Aber auch die Polizistin hat sich verkehrswidrig verhalten. Das Gericht warf ihr vor, mit überhöhter Geschwindigkeit gefahren zu sein. Werden Blaulicht und Martinshorn verwendet, stellt das Polizeiauto zwar nach § 35 I StVO ein privilegiertes Einsatzfahrzeug dar, das „von der Einhaltung der StVO-Vorschriften befreit“ ist. Voraussetzung ist jedoch, dass der Einsatz von Blaulicht und Martinshorn dringend geboten sein muss, um z. B. Menschenleben zu retten oder andere hoheitliche Aufgaben zu erfüllen. Im Übrigen müssen die Polizisten trotzdem die öffentliche Sicherheit und Ordnung berücksichtigen – also etwa gewährleisten, dass niemand durch die „Raserei“ gefährdet wird. Je größer die Unfallgefahr ist, desto größer ist somit auch die Sorgfaltspflicht der Gesetzeshüter. Letztendlich müssen Polizisten auch mit Fehlern von anderen Verkehrsteilnehmern rechnen und schnell darauf reagieren können.

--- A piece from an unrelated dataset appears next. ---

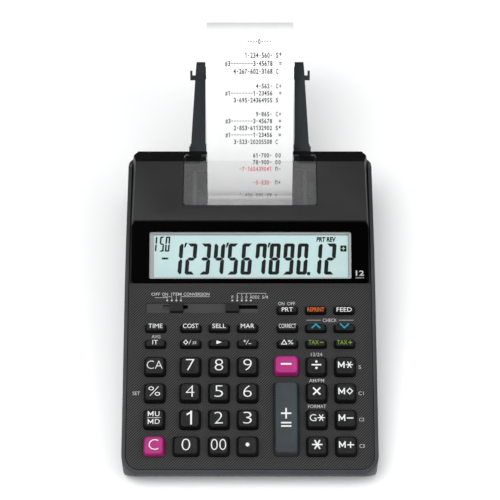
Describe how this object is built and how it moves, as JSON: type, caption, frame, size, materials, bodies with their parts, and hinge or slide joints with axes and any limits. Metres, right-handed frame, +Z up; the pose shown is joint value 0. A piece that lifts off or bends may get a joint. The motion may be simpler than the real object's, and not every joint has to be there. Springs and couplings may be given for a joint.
{
  "type": "desk printing calculator",
  "caption": "Desktop adding machine with a sloping key panel, tilted liquid-crystal display, roll-paper printer under a lift-off cover and a swinging roll holder.",
  "frame": {"origin": "centre of the overall footprint, on the desk", "axes": "+Z up, -Y towards the user, +X to the user's right"},
  "size_m": [0.165, 0.313, 0.139],
  "materials": {
    "lower_shell": "fine satin",
    "upper_shell": "fine diagonal ribs",
    "cover_shell": "fine satin",
    "smoked_window": "polished, see-through",
    "display_gloss": "polished",
    "lcd_glass": "frosted behind clear",
    "board_laminate": "lacquered",
    "mechanism": "satin",
    "roller_rubber": "matte",
    "ink_felt": "felt",
    "paper": "uncoated",
    "holder_plastic": "satin",
    "switch_black": "satin",
    "key_black": "satin",
    "key_pink": "satin",
    "key_slate": "satin"
  },
  "bodies": {
    "case": {"lower_case": "lower_shell", "upper_case": "upper_shell", "display_window": "display_gloss", "lcd_panel": "lcd_glass", "circuit_board": "board_laminate", "printer_frame": "mechanism", "paper_strip": "paper"},
    "roll_holder": {"roll_arm_left": "holder_plastic", "roll_arm_right": "holder_plastic"},
    "paper_roll": {"paper_roll": "paper"},
    "feed_roller": {"feed_roller": "roller_rubber"},
    "ink_roller": {"ink_roller": "ink_felt"},
    "printer_cover": {"printer_cover": "cover_shell", "cutter_window": "smoked_window"},
    "battery_door": {"battery_door": "lower_shell"},
    "slide_switch_left": {"slide_switch_left": "switch_black"},
    "slide_switch_right": {"slide_switch_right": "switch_black"},
    "key_plus_equals": {"key_plus_equals": "key_slate"},
    "key_minus": {"key_minus": "key_pink"},
    "key_clear": {"key_clear": "key_pink"},
    "key_0": {"key_0": "key_black"},
    "key_1": {"key_1": "key_black"},
    "key_2": {"key_2": "key_black"},
    "key_3": {"key_3": "key_black"},
    "key_4": {"key_4": "key_black"},
    "key_5": {"key_5": "key_black"},
    "key_6": {"key_6": "key_black"},
    "key_7": {"key_7": "key_black"},
    "key_8": {"key_8": "key_black"},
    "key_9": {"key_9": "key_black"},
    "key_double_zero": {"key_double_zero": "key_black"},
    "key_point": {"key_point": "key_black"},
    "key_clear_all": {"key_clear_all": "key_black"},
    "key_percent": {"key_percent": "key_black"},
    "key_divide": {"key_divide": "key_black"},
    "key_times": {"key_times": "key_black"},
    "key_total": {"key_total": "key_black"},
    "key_memory_plus": {"key_memory_plus": "key_black"},
    "key_memory_minus": {"key_memory_minus": "key_black"},
    "key_memory_subtotal": {"key_memory_subtotal": "key_black"},
    "key_memory_total": {"key_memory_total": "key_black"},
    "key_mark_up_down": {"key_mark_up_down": "key_black"},
    "key_grand_total": {"key_grand_total": "key_black"},
    "key_print": {"key_print": "key_black"},
    "key_reprint": {"key_reprint": "key_black"},
    "key_feed": {"key_feed": "key_black"},
    "key_time": {"key_time": "key_black"},
    "key_cost": {"key_cost": "key_black"},
    "key_sell": {"key_sell": "key_black"},
    "key_margin": {"key_margin": "key_black"},
    "key_correct": {"key_correct": "key_black"},
    "key_check_up": {"key_check_up": "key_black"},
    "key_check_down": {"key_check_down": "key_black"},
    "key_items": {"key_items": "key_black"},
    "key_non_add": {"key_non_add": "key_black"},
    "key_right_shift": {"key_right_shift": "key_black"},
    "key_sign": {"key_sign": "key_black"},
    "key_delta_percent": {"key_delta_percent": "key_black"},
    "key_tax_minus": {"key_tax_minus": "key_black"},
    "key_tax_plus": {"key_tax_plus": "key_black"}
  },
  "joints": [
    {"name": "roll_holder_swing", "type": "hinge", "parent": "case", "child": "roll_holder", "pos_m": [0, 0.0635, 0.045], "axis": [1, 0, 0], "range_deg": [-41, 0]},
    {"name": "paper_roll_spin", "type": "hinge", "parent": "roll_holder", "child": "paper_roll", "pos_m": [0, 0.11029, 0.08568], "axis": [1, 0, 0], "continuous": true},
    {"name": "printer_cover_lift", "type": "slide", "parent": "case", "child": "printer_cover", "axis": [0, 0, 1], "range_m": [0, 0.02]},
    {"name": "feed_roller_spin", "type": "hinge", "parent": "case", "child": "feed_roller", "pos_m": [0, 0.0475, 0.0354], "axis": [1, 0, 0], "continuous": true},
    {"name": "ink_roller_spin", "type": "hinge", "parent": "case", "child": "ink_roller", "pos_m": [0, 0.0235, 0.046], "axis": [1, 0, 0], "continuous": true},
    {"name": "battery_door_slide", "type": "slide", "parent": "case", "child": "battery_door", "axis": [0, -1, 0], "range_m": [0, 0.056]},
    {"name": "function_switch_slide", "type": "slide", "parent": "case", "child": "slide_switch_left", "axis": [1, 0, 0], "range_m": [-0.006, 0.003]},
    {"name": "decimal_switch_slide", "type": "slide", "parent": "case", "child": "slide_switch_right", "axis": [1, 0, 0], "range_m": [0, 0.0121]},
    {"name": "key_plus_equals_press", "type": "slide", "parent": "case", "child": "key_plus_equals", "axis": [0, 0.2181, -0.9759], "range_m": [0, 0.002], "stiffness_N_per_m": 220, "springref_m": -0.001},
    {"name": "key_minus_press", "type": "slide", "parent": "case", "child": "key_minus", "axis": [0, 0.2181, -0.9759], "range_m": [0, 0.002], "stiffness_N_per_m": 220, "springref_m": -0.001},
    {"name": "key_clear_press", "type": "slide", "parent": "case", "child": "key_clear", "axis": [0, 0.2181, -0.9759], "range_m": [0, 0.002], "stiffness_N_per_m": 220, "springref_m": -0.001},
    {"name": "key_0_press", "type": "slide", "parent": "case", "child": "key_0", "axis": [0, 0.2181, -0.9759], "range_m": [0, 0.002], "stiffness_N_per_m": 220, "springref_m": -0.001},
    {"name": "key_1_press", "type": "slide", "parent": "case", "child": "key_1", "axis": [0, 0.2181, -0.9759], "range_m": [0, 0.002], "stiffness_N_per_m": 220, "springref_m": -0.001},
    {"name": "key_2_press", "type": "slide", "parent": "case", "child": "key_2", "axis": [0, 0.2181, -0.9759], "range_m": [0, 0.002], "stiffness_N_per_m": 220, "springref_m": -0.001},
    {"name": "key_3_press", "type": "slide", "parent": "case", "child": "key_3", "axis": [0, 0.2181, -0.9759], "range_m": [0, 0.002], "stiffness_N_per_m": 220, "springref_m": -0.001},
    {"name": "key_4_press", "type": "slide", "parent": "case", "child": "key_4", "axis": [0, 0.2181, -0.9759], "range_m": [0, 0.002], "stiffness_N_per_m": 220, "springref_m": -0.001},
    {"name": "key_5_press", "type": "slide", "parent": "case", "child": "key_5", "axis": [0, 0.2181, -0.9759], "range_m": [0, 0.002], "stiffness_N_per_m": 220, "springref_m": -0.001},
    {"name": "key_6_press", "type": "slide", "parent": "case", "child": "key_6", "axis": [0, 0.2181, -0.9759], "range_m": [0, 0.002], "stiffness_N_per_m": 220, "springref_m": -0.001},
    {"name": "key_7_press", "type": "slide", "parent": "case", "child": "key_7", "axis": [0, 0.2181, -0.9759], "range_m": [0, 0.002], "stiffness_N_per_m": 220, "springref_m": -0.001},
    {"name": "key_8_press", "type": "slide", "parent": "case", "child": "key_8", "axis": [0, 0.2181, -0.9759], "range_m": [0, 0.002], "stiffness_N_per_m": 220, "springref_m": -0.001},
    {"name": "key_9_press", "type": "slide", "parent": "case", "child": "key_9", "axis": [0, 0.2181, -0.9759], "range_m": [0, 0.002], "stiffness_N_per_m": 220, "springref_m": -0.001},
    {"name": "key_double_zero_press", "type": "slide", "parent": "case", "child": "key_double_zero", "axis": [0, 0.2181, -0.9759], "range_m": [0, 0.002], "stiffness_N_per_m": 220, "springref_m": -0.001},
    {"name": "key_point_press", "type": "slide", "parent": "case", "child": "key_point", "axis": [0, 0.2181, -0.9759], "range_m": [0, 0.002], "stiffness_N_per_m": 220, "springref_m": -0.001},
    {"name": "key_clear_all_press", "type": "slide", "parent": "case", "child": "key_clear_all", "axis": [0, 0.2181, -0.9759], "range_m": [0, 0.002], "stiffness_N_per_m": 220, "springref_m": -0.001},
    {"name": "key_percent_press", "type": "slide", "parent": "case", "child": "key_percent", "axis": [0, 0.2181, -0.9759], "range_m": [0, 0.002], "stiffness_N_per_m": 220, "springref_m": -0.001},
    {"name": "key_divide_press", "type": "slide", "parent": "case", "child": "key_divide", "axis": [0, 0.2181, -0.9759], "range_m": [0, 0.002], "stiffness_N_per_m": 220, "springref_m": -0.001},
    {"name": "key_times_press", "type": "slide", "parent": "case", "child": "key_times", "axis": [0, 0.2181, -0.9759], "range_m": [0, 0.002], "stiffness_N_per_m": 220, "springref_m": -0.001},
    {"name": "key_total_press", "type": "slide", "parent": "case", "child": "key_total", "axis": [0, 0.2181, -0.9759], "range_m": [0, 0.002], "stiffness_N_per_m": 220, "springref_m": -0.001},
    {"name": "key_memory_plus_press", "type": "slide", "parent": "case", "child": "key_memory_plus", "axis": [0, 0.2181, -0.9759], "range_m": [0, 0.002], "stiffness_N_per_m": 220, "springref_m": -0.001},
    {"name": "key_memory_minus_press", "type": "slide", "parent": "case", "child": "key_memory_minus", "axis": [0, 0.2181, -0.9759], "range_m": [0, 0.002], "stiffness_N_per_m": 220, "springref_m": -0.001},
    {"name": "key_memory_subtotal_press", "type": "slide", "parent": "case", "child": "key_memory_subtotal", "axis": [0, 0.2181, -0.9759], "range_m": [0, 0.002], "stiffness_N_per_m": 220, "springref_m": -0.001},
    {"name": "key_memory_total_press", "type": "slide", "parent": "case", "child": "key_memory_total", "axis": [0, 0.2181, -0.9759], "range_m": [0, 0.002], "stiffness_N_per_m": 220, "springref_m": -0.001},
    {"name": "key_mark_up_down_press", "type": "slide", "parent": "case", "child": "key_mark_up_down", "axis": [0, 0.2181, -0.9759], "range_m": [0, 0.002], "stiffness_N_per_m": 220, "springref_m": -0.001},
    {"name": "key_grand_total_press", "type": "slide", "parent": "case", "child": "key_grand_total", "axis": [0, 0.2181, -0.9759], "range_m": [0, 0.002], "stiffness_N_per_m": 220, "springref_m": -0.001},
    {"name": "key_print_press", "type": "slide", "parent": "case", "child": "key_print", "axis": [0, 0.2181, -0.9759], "range_m": [0, 0.002], "stiffness_N_per_m": 220, "springref_m": -0.001},
    {"name": "key_reprint_press", "type": "slide", "parent": "case", "child": "key_reprint", "axis": [0, 0.2181, -0.9759], "range_m": [0, 0.002], "stiffness_N_per_m": 220, "springref_m": -0.001},
    {"name": "key_feed_press", "type": "slide", "parent": "case", "child": "key_feed", "axis": [0, 0.2181, -0.9759], "range_m": [0, 0.002], "stiffness_N_per_m": 220, "springref_m": -0.001},
    {"name": "key_time_press", "type": "slide", "parent": "case", "child": "key_time", "axis": [0, 0.2181, -0.9759], "range_m": [0, 0.002], "stiffness_N_per_m": 220, "springref_m": -0.001},
    {"name": "key_cost_press", "type": "slide", "parent": "case", "child": "key_cost", "axis": [0, 0.2181, -0.9759], "range_m": [0, 0.002], "stiffness_N_per_m": 220, "springref_m": -0.001},
    {"name": "key_sell_press", "type": "slide", "parent": "case", "child": "key_sell", "axis": [0, 0.2181, -0.9759], "range_m": [0, 0.002], "stiffness_N_per_m": 220, "springref_m": -0.001},
    {"name": "key_margin_press", "type": "slide", "parent": "case", "child": "key_margin", "axis": [0, 0.2181, -0.9759], "range_m": [0, 0.002], "stiffness_N_per_m": 220, "springref_m": -0.001},
    {"name": "key_correct_press", "type": "slide", "parent": "case", "child": "key_correct", "axis": [0, 0.2181, -0.9759], "range_m": [0, 0.002], "stiffness_N_per_m": 220, "springref_m": -0.001},
    {"name": "key_check_up_press", "type": "slide", "parent": "case", "child": "key_check_up", "axis": [0, 0.2181, -0.9759], "range_m": [0, 0.002], "stiffness_N_per_m": 220, "springref_m": -0.001},
    {"name": "key_check_down_press", "type": "slide", "parent": "case", "child": "key_check_down", "axis": [0, 0.2181, -0.9759], "range_m": [0, 0.002], "stiffness_N_per_m": 220, "springref_m": -0.001},
    {"name": "key_items_press", "type": "slide", "parent": "case", "child": "key_items", "axis": [0, 0.2181, -0.9759], "range_m": [0, 0.002], "stiffness_N_per_m": 220, "springref_m": -0.001},
    {"name": "key_non_add_press", "type": "slide", "parent": "case", "child": "key_non_add", "axis": [0, 0.2181, -0.9759], "range_m": [0, 0.002], "stiffness_N_per_m": 220, "springref_m": -0.001},
    {"name": "key_right_shift_press", "type": "slide", "parent": "case", "child": "key_right_shift", "axis": [0, 0.2181, -0.9759], "range_m": [0, 0.002], "stiffness_N_per_m": 220, "springref_m": -0.001},
    {"name": "key_sign_press", "type": "slide", "parent": "case", "child": "key_sign", "axis": [0, 0.2181, -0.9759], "range_m": [0, 0.002], "stiffness_N_per_m": 220, "springref_m": -0.001},
    {"name": "key_delta_percent_press", "type": "slide", "parent": "case", "child": "key_delta_percent", "axis": [0, 0.2181, -0.9759], "range_m": [0, 0.002], "stiffness_N_per_m": 220, "springref_m": -0.001},
    {"name": "key_tax_minus_press", "type": "slide", "parent": "case", "child": "key_tax_minus", "axis": [0, 0.2181, -0.9759], "range_m": [0, 0.002], "stiffness_N_per_m": 220, "springref_m": -0.001},
    {"name": "key_tax_plus_press", "type": "slide", "parent": "case", "child": "key_tax_plus", "axis": [0, 0.2181, -0.9759], "range_m": [0, 0.002], "stiffness_N_per_m": 220, "springref_m": -0.001}
  ]
}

Vorliegend war das Fahren mit überhöhter Geschwindigkeit aber nicht geboten. Es war „nur“ in einer Schule eingebrochen worden, weshalb weder Menschenleben noch erhebliche Sachwerte gefährdet waren. Zwar hätte das schnelle Fahren für einen geringen Zeitgewinn gesorgt, aber dafür hat es auch die Unfallgefahr im Straßenverkehr erheblich erhöht. Schließlich hielten sich dort andere Autofahrer, Radler und Fußgänger auf, die hätten verletzt werden können. Die Polizistin hätte aufgrund der Verkehrslage langsamer fahren müssen, um in einer Gefahrensituation ordnungsgemäß reagieren zu können. So hätte der vorliegende Unfall vermieden werden können, wenn die Gesetzeshüterin mit nur ca. 60 km/h unterwegs gewesen wäre.